Edward Norton wrote, directed, and starred in Motherless Brooklyn based on Jonathan Lethem’s 1999 novel. Although the novel was set in 1997, Norton moved the action back to 1957 because he always wanted to make a film noir, and that seemed to be the ideal time to place it. It was also a time when city planner Robert Moses, on whom the film’s central villain is based, was most active. Alec Baldwin as the Moses character, Willem Dafoe as his brother, Bruce Willis as Norton’s mentor, and Gugu Mbatha-Raw as the film’s heroine with “he’s my uncle, he’s my father” issues, are all terrific. Best, though, is Norton himself as the film’s hero, a lonely private detective afflicted with Tourette’s Syndrome. Raised in a Catholic orphanage in Brooklyn, he’s nicknamed Brooklyn by Willis’ character and called “poor, motherless Brooklyn” by Mbatha-Raw’s.

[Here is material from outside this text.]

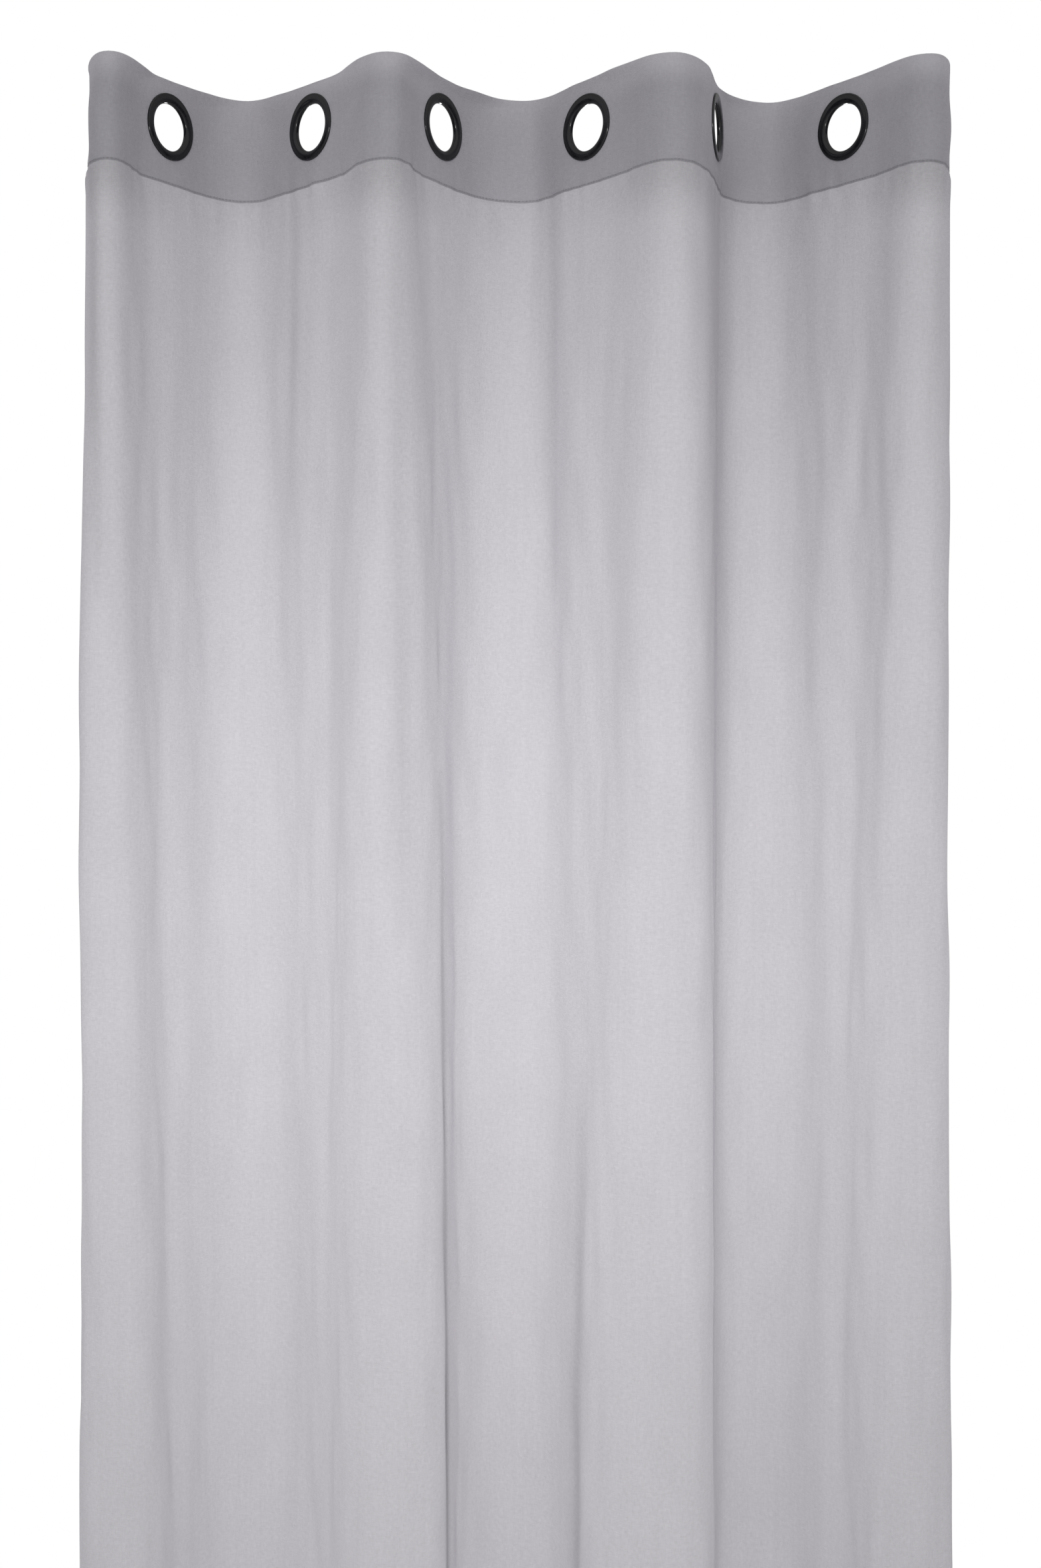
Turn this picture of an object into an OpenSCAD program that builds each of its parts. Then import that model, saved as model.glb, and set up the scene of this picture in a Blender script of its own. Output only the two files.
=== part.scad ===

The film is to Brooklyn and Manhattan in the 1950s what Chinatown was to Los Angeles in the 1930s. The film’s score is often reminiscent of Chinatown‘s. Although the film received a Golden Globe nomination for Daniel Pemberton’s score and an AARP for Grownups Awards nomination for Best Time Capsule, its biggest awards recognition was at the Satellite Awards where Norton won the Auteur Award and the film was nominated for Norton’s screenplay, cinematography, and art direction/production design.

This was Norton’s second film as director. His first was Keeping the Faith, made twenty years ago.

Motherless Brooklyn is available on both Blu-ray and standard DVD.

This week’s new releases include Knives Out and Frozen II.